Setelah mereka semuanya bai'at kepadanya, diapun selanjutnya membangunkan Abu Bakar, Umar, Aisyah. Kemudian ketiga orang tersebut disiksa dan disalib, sampai mati seterusnya diulang-ulang sampai  ribuan kali. Sebagai balasan atas perbuatan jahat mereka kepada Ahlul Bait.
Keterangan           : Orang Syiah mempunyai Imam Mahdi sendiri. Berlainan dengan Imam Mahdinya Ahlussunnah, yang akan membawa keadilan dan kedamaian.

13.  Ahlussunnah         : Mut’ah (kawin kontrak), sama dengan perbuatan zina dan hukumnya haram.
Syiah                     : Mut’ah sangat dianjurkan dan hukumnya halal. Halalnya Mut’ah ini dipakai oleh golongan Syiah untuk mempengaruhi para pemuda agar masuk Syiah. Padahal haramnya Mut’ah juga berlaku di zaman Khalifah Ali bin Abi Thalib.

14.  Ahlussunnah         : Khamer/ arak tidak suci.
Syiah                     : Khamer/ arak suci.

15.  Ahlussunnah         : Air yang telah dipakai istinja’ (cebok) dianggap tidak suci.
Syiah                     : Air yang telah dipakai istinja’ (cebok) dianggap suci dan mensucikan.

16.  Ahlussunnah         :  Diwaktu shalat meletakkan tangan kanan diatas tangan kiri hukumnya sunnah.
Syiah                     : Diwaktu shalat meletakkan tangan kanan diatas tangan kiri membatalkan shalat.
(jadi shalatnya bangsa Indonesia yang diajarkan Wali Songo oleh orang-orang Syiah dihukum tidak sah/ batal, sebab meletakkan tangan kanan diatas tangan kiri).

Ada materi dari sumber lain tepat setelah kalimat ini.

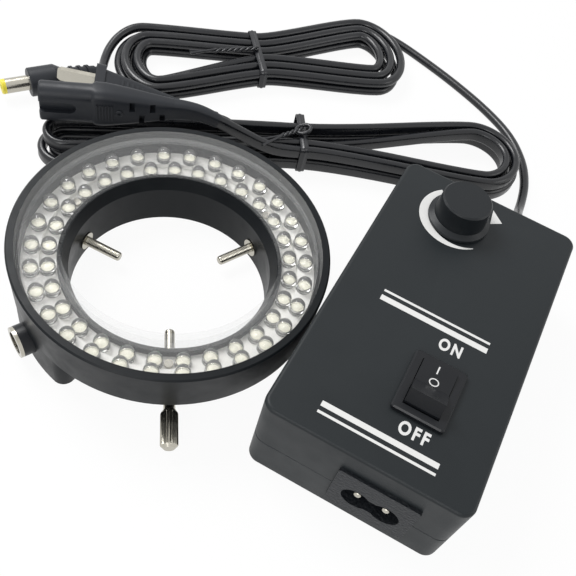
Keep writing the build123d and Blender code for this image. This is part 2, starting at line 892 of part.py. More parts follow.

17.  Ahlussunnah         : Mengucapkan Amin diakhir surat Al-Fatihah dalam shalat adalah sunnah.
Syiah                     : Mengucapkan Amin diakhir surat Al-Fatihah dalam shalat dianggap tidak sah/ batal shalatnya.
(Jadi shalatnya Muslimin di seluruh dunia dianggap tidak sah, karena mengucapkan Amin dalam shalatnya).

18.  Ahlussunnah         : Shalat jama’ diperbolehkan bagi orang yang bepergian dan bagi orang yang mempunyai udzur syar’i.
Syiah                     : Shalat jama’ diperbolehkan walaupun tanpa alasan apapun.

19.  Ahlussunnah         : Shalat Dhuha disunnahkan.
Syiah                     : Shalat Dhuha tidak dibenarkan.
(padahal semua Auliya’ dan salihin melakukan shalat Dhuha).

Demikian telah kami nukilkan perbedaan-perbedaan antara aqidah Ahlussunnah Waljamaah dan aqidah Syiah Imamiyah Itsna Asyariyah (Ja’fariyah).  Sengaja  kami  nukil  sedikit saja,  sebab apabila kami nukil
seluruhnya, maka akan memenuhi halaman-halaman buku ini.